At first, the second to last episode, “The Home,” felt out of place, odd, like filler, but the longer I watched I fell in love with the characters and the whimsy. It was like watching an entirely different show, yet it was worth it for the beautiful and tragic ghost story. It played out like a short film with a new set of characters to follow with new rules for reality. I could watch “The Home” by itself and feel satisfied by the playfulness mixed with the heart-wrenching story. Hunters does a fantastic job of fixating on the effect Hitler had on Jewish children. In the theoretical study of Hunters about a group of Jewish vigilante Nazi executioners, Hitler turned Jewish children into assassins the same way he turned Aryan Germans into coldhearted human exterminators. Hitler’s sermons created violence everywhere, regardless of the intended audience.
The finale, “The Trial of Adolf Hitler,” is an excellent party of cathartic wins. It comes with an exemplary performance by Carol Kane. Honestly, she is always magnificent and never disappoints in this series or any project, but her monologue on the stand was emotionally gratifying and incredibly performed. And the dialogue between Nyasha Hatendi and Josh Zuckerman in that courtroom shaped the episode’s meaning. Their performances, separate and echoing one another, make this trial all the more significant. Hatendi’s confidence combating Zuckerman’s inner conflict creates an epic and momentous conception of justice.
Hunters isn’t without its missteps; I sometimes find Jennifer Jason Leigh’s performances half-baked, and some of the other character’s arcs felt hastily drawn to conclusions or messily stretched to fit the timeline. I loved Sister Harriet (Kate Mulvany) and Agent Millie Morris’s (Jerrika Hinton) kindling love story; it felt like a perfect fit. However, Roxy Jones (Tiffany Boone) and Lonny Flash (Josh Radnor) got some backstory and development but no firm conclusion or gratifying ending. In general, I think Roxy’s story is underserved in this narrative. I get she’s not a major character, but she has so much more potential than what’s given.
Udo Kier, who plays Adolf Hitler, does an admirable job of being the man we all assumed Hitler would be. However, next to Lena Olin, he is nothing. Perhaps that was the right choice; in the end, it makes Hitler look like a raving antisemitic lunatic and his wife Eva Braun (Lena Olin) look like the brain of the movement. It belittles the misogyny of it all and encapsulates white feminism as a meandering byproduct of white supremacy. Lena Olin is a marvel in this role; she is cold, calm, intriguing, and diabolical, but in the end, under Nazi rule, misogyny always wins—she’s murdered by her lover in the interest of his desire to be the leader of the Fourth Reich. An operation failure bound to disrupt the plans of power-hungry extremists who will always follow selfish desire over order as a fundamental flaw in their idea of freedom.
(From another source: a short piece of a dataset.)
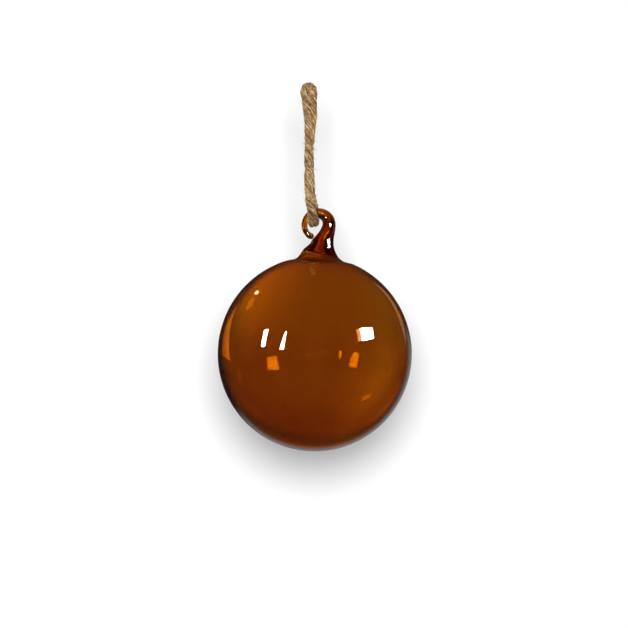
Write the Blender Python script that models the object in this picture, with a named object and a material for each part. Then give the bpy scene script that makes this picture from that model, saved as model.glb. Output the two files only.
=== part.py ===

I can’t say enough how much this series tickled my tastebuds. There is so much packed into this story; it’s worth every minute to watch for how it pays off in the finale. I want to start watching all over again to pick out all the little details missed and the crumbs of insight trailing along, leading to a wonderful motif of Justice and Evil and Empathy Perseverance. I can’t say enough how good it feels to watch this story end. Truly an uptick to a horrible and maleficent history.